Seen in this way, Hitler was feeding into the existing time-honored mode of empire creation, and one must remember that when general war was declared in the fall of 1939, it was Britain and France that declared war on Germany over the issue of the invasion of Poland. In this fashion, one must examine the reasoning behind the Allies decision to commence hostilities at that point rather than later. Given the fact that Hitler did not seek a wider war at that point, one must question the specific reasons that the Allies chose to prosecute a general war at that juncture. Overy argues that it was due as much to political self-interest more than altruism that they decided for a general mobilization. This becomes even clearer when one recognizes that Hitler wanted to avoid a two-front war, and the main objective of his reach eastward was to gain "lebensraum", or living room, for the rapidly expanding German population. In this sense, he made a fatal miscalculation of British and French resolve, and their decision to escalate the conflict in the Fall of 1939 rather than later resulted in the transformation of what Hitler expected to be a quick and easy regional war into a messy and prolonged general European war.

Overy argues that it was only when it became apparent to the Allies that Germany posed a real danger to "their common political and economic interests, a danger they would be unable to accommodate without endangering their own strategic interests did they decide to escalate" to general war. He also argues that only the Soviet Union or the United States might have helped to prevent the general European war that subsequently broke out, but that neither of these countries were in a position to do so, largely for domestic political and economic reasons. Yet in so avoiding participation, they ironically guaranteed it would later escalate into a world war when the Axis powers tragically underestimated the power and resolve of each to engage in and successfully prosecute a war neither originally sought.
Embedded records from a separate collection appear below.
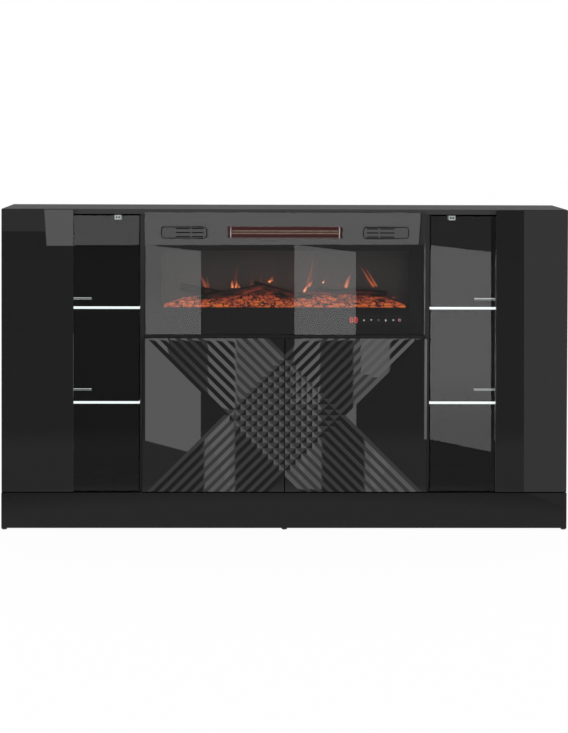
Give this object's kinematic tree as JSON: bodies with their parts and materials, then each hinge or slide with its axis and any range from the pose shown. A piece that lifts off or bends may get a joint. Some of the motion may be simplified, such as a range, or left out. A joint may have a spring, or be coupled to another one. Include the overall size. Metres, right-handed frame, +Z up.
{
  "type": "sideboard with electric fireplace",
  "caption": "Low black sideboard with an electric fireplace in the middle, carved doors below it, and lit glass-shelved compartments behind part-glazed doors at both ends.",
  "frame": {"origin": "middle of the footprint, at floor level", "axes": "+X to the right as seen by a person facing the doors, -Y towards that person, +Z up"},
  "size_m": [1.8, 0.4, 1.02],
  "materials": {
    "matt_board": "black melamine on 16 mm particle board, fine matt texture",
    "gloss_front": "black high-gloss lacquer on 18 mm fibreboard",
    "back_sheet": "black printed thin fibreboard, low sheen",
    "clear_glass": "clear float glass with polished edges",
    "face_glass": "clear tempered glass, its back black except at the window",
    "anodised_strip": "dark anodised extrusion, fine lengthwise grain",
    "nickel_steel": "nickel-plated pressed steel",
    "galvanised_steel": "galvanised sheet",
    "bright_steel": "polished aluminised steel",
    "black_steel": "black powder coat on sheet steel",
    "grille_wire": "heat-resistant black paint on wire",
    "motor_steel": "grey motor case",
    "blower_aluminium": "thin pressed blades",
    "mirror_foil": "mirror foil blades on a steel shaft",
    "glide_plastic": "moulded black polyethylene",
    "clear_bumper": "clear soft polyurethane",
    "clip_plastic": "light grey moulded plastic",
    "latch_plastic": "light grey moulded plastic",
    "plunger_plastic": "dark moulded plastic",
    "black_plastic": "moulded black plastic",
    "smoked_screen": "dark diffusing acrylic",
    "quartz_tube": "clear quartz with a coil inside",
    "white_ceramic": "white steatite ceramic",
    "circuit_board": "green solder mask",
    "ember_resin": "cast translucent resin, orange under black paint",
    "log_resin": "cast resin painted as charred wood",
    "touch_black": "black touch panel"
  },
  "bodies": {
    "cabinet": {"top_panel": "matt_board", "bottom_panel": "matt_board", "fireplace_shelf": "matt_board", "side_panels": "matt_board", "dividers": "matt_board", "back_panels": "back_sheet", "plinth_front": "gloss_front", "carcass_rails": "matt_board", "floor_glides": "glide_plastic", "cam_fittings": "nickel_steel", "door_bumpers": "clear_bumper", "glass_shelves": "clear_glass", "shelf_pins": "nickel_steel", "light_clips": "clip_plastic", "light_driver": "clip_plastic", "hinge_arms": "nickel_steel", "latch_housings": "latch_plastic", "fire_glass": "face_glass", "fire_frame": "black_steel", "vent_louvres": "black_plastic", "firebox_casing": "black_steel", "casing_decks": "black_steel", "flame_screen": "smoked_screen", "heater_grille": "grille_wire", "heater_tubes": "quartz_tube", "heater_supports": "white_ceramic", "heater_reflector": "bright_steel", "blower_cradle": "galvanised_steel", "blower_motor": "motor_steel", "rotor_bearings": "black_plastic", "rotor_motor": "motor_steel", "led_board": "circuit_board", "ember_bed": "ember_resin", "logs": "log_resin", "touch_panel": "touch_black", "fixing_brackets": "galvanised_steel", "bracket_screws": "nickel_steel", "power_inlet": "black_plastic"},
    "side_door_left": {"side_door_left": "gloss_front", "door_glass_left": "clear_glass", "pane_retainer_left": "anodised_strip", "side_door_hinge_cups_left": "nickel_steel"},
    "centre_door_left": {"centre_door_left": "gloss_front", "centre_door_hinge_cups_left": "nickel_steel"},
    "side_door_right": {"side_door_right": "gloss_front", "door_glass_right": "clear_glass", "pane_retainer_right": "anodised_strip", "side_door_hinge_cups_right": "nickel_steel"},
    "centre_door_right": {"centre_door_right": "gloss_front", "centre_door_hinge_cups_right": "nickel_steel"},
    "side_door_links_left": {"side_door_hinge_links_left": "nickel_steel"},
    "side_door_links_right": {"side_door_hinge_links_right": "nickel_steel"},
    "centre_door_links_left": {"centre_door_hinge_links_left": "nickel_steel"},
    "centre_door_links_right": {"centre_door_hinge_links_right": "nickel_steel"},
    "side_latch_left": {"side_latch_left_plunger": "plunger_plastic"},
    "side_latch_right": {"side_latch_right_plunger": "plunger_plastic"},
    "centre_latch_left": {"centre_latch_left_plunger": "plunger_plastic"},
    "centre_latch_right": {"centre_latch_right_plunger": "plunger_plastic"},
    "blower_wheel": {"blower_wheel": "blower_aluminium"},
    "flame_rotor": {"flame_rotor": "mirror_foil"}
  },
  "joints": [
    {"name": "side_door_left_hinge", "type": "hinge", "parent": "cabinet", "child": "side_door_left", "pos_m": [-0.894, -0.195, 0], "axis": [0, 0, -1], "range_deg": [0, 95]},
    {"name": "side_door_right_hinge", "type": "hinge", "parent": "cabinet", "child": "side_door_right", "pos_m": [0.894, -0.195, 0], "axis": [0, 0, 1], "range_deg": [0, 95]},
    {"name": "centre_door_left_hinge", "type": "hinge", "parent": "cabinet", "child": "centre_door_left", "pos_m": [-0.448, -0.195, 0], "axis": [0, 0, -1], "range_deg": [0, 95]},
    {"name": "centre_door_right_hinge", "type": "hinge", "parent": "cabinet", "child": "centre_door_right", "pos_m": [0.448, -0.195, 0], "axis": [0, 0, 1], "range_deg": [0, 95]},
    {"name": "side_door_left_link_pivot", "type": "hinge", "parent": "cabinet", "child": "side_door_links_left", "pos_m": [-0.873, -0.169, 0], "axis": [0, 0, 1], "range_deg": [0, 25]},
    {"name": "side_door_right_link_pivot", "type": "hinge", "parent": "cabinet", "child": "side_door_links_right", "pos_m": [0.873, -0.169, 0], "axis": [0, 0, -1], "range_deg": [0, 25]},
    {"name": "centre_door_left_link_pivot", "type": "hinge", "parent": "cabinet", "child": "centre_door_links_left", "pos_m": [-0.427, -0.169, 0], "axis": [0, 0, 1], "range_deg": [0, 25]},
    {"name": "centre_door_right_link_pivot", "type": "hinge", "parent": "cabinet", "child": "centre_door_links_right", "pos_m": [0.427, -0.169, 0], "axis": [0, 0, -1], "range_deg": [0, 25]},
    {"name": "side_latch_left_press", "type": "slide", "parent": "cabinet", "child": "side_latch_left", "axis": [0, 1, 0], "range_m": [0, 0.002], "stiffness_N_per_m": 900, "springref_m": -0.004},
    {"name": "side_latch_right_press", "type": "slide", "parent": "cabinet", "child": "side_latch_right", "axis": [0, 1, 0], "range_m": [0, 0.002], "stiffness_N_per_m": 900, "springref_m": -0.004},
    {"name": "centre_latch_left_press", "type": "slide", "parent": "cabinet", "child": "centre_latch_left", "axis": [0, 1, 0], "range_m": [0, 0.002], "stiffness_N_per_m": 900, "springref_m": -0.004},
    {"name": "centre_latch_right_press", "type": "slide", "parent": "cabinet", "child": "centre_latch_right", "axis": [0, 1, 0], "range_m": [0, 0.002], "stiffness_N_per_m": 900, "springref_m": -0.004},
    {"name": "blower_wheel_spin", "type": "hinge", "parent": "cabinet", "child": "blower_wheel", "pos_m": [0, -0.082, 0.9455], "axis": [1, 0, 0], "continuous": true},
    {"name": "flame_rotor_spin", "type": "hinge", "parent": "cabinet", "child": "flame_rotor", "pos_m": [0, -0.062, 0.734], "axis": [1, 0, 0], "continuous": true}
  ],
  "couplings": [
    {"joint": "side_door_left_link_pivot", "follows": "side_door_left_hinge", "ratio": 0.26316},
    {"joint": "side_door_right_link_pivot", "follows": "side_door_right_hinge", "ratio": 0.26316},
    {"joint": "centre_door_left_link_pivot", "follows": "centre_door_left_hinge", "ratio": 0.26316},
    {"joint": "centre_door_right_link_pivot", "follows": "centre_door_right_hinge", "ratio": 0.26316}
  ]
}
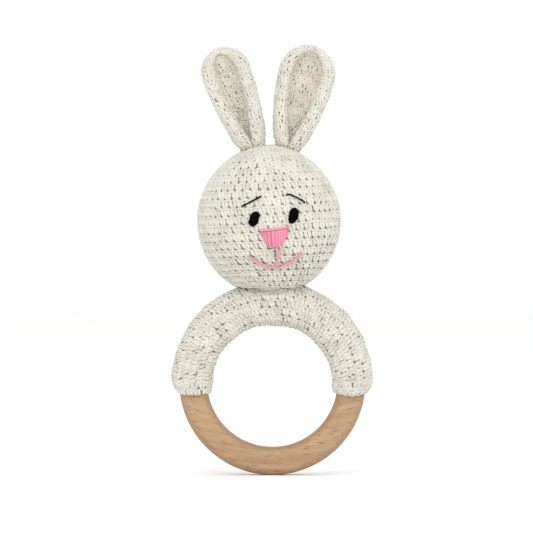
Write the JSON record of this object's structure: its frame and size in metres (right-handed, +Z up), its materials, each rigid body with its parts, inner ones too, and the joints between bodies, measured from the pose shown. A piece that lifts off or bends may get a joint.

This is wonderfully comprehensive book of barely 100 pages, part of a series of such "seminar studies in history" produced by a consortium of British academics who are central figures in a variety of contemporary history topics. The book is quite concise and yet eminently quotable, and Overy manages to pack in a lot of provocative and well substantiated points regarding the epoch leading up to the onset of hostilities that powerfully demonstrates the truth in the claim that in order to understand the outbreak of hostilities in 1939 that eventually became World War Two, one must understand the "international structure as a whole, its weaknesses and strengths, and the character and motives of the major powers that comprised it". This is a terrific book, and one I highly recommend to any serious student of 20th century history. Enjoy!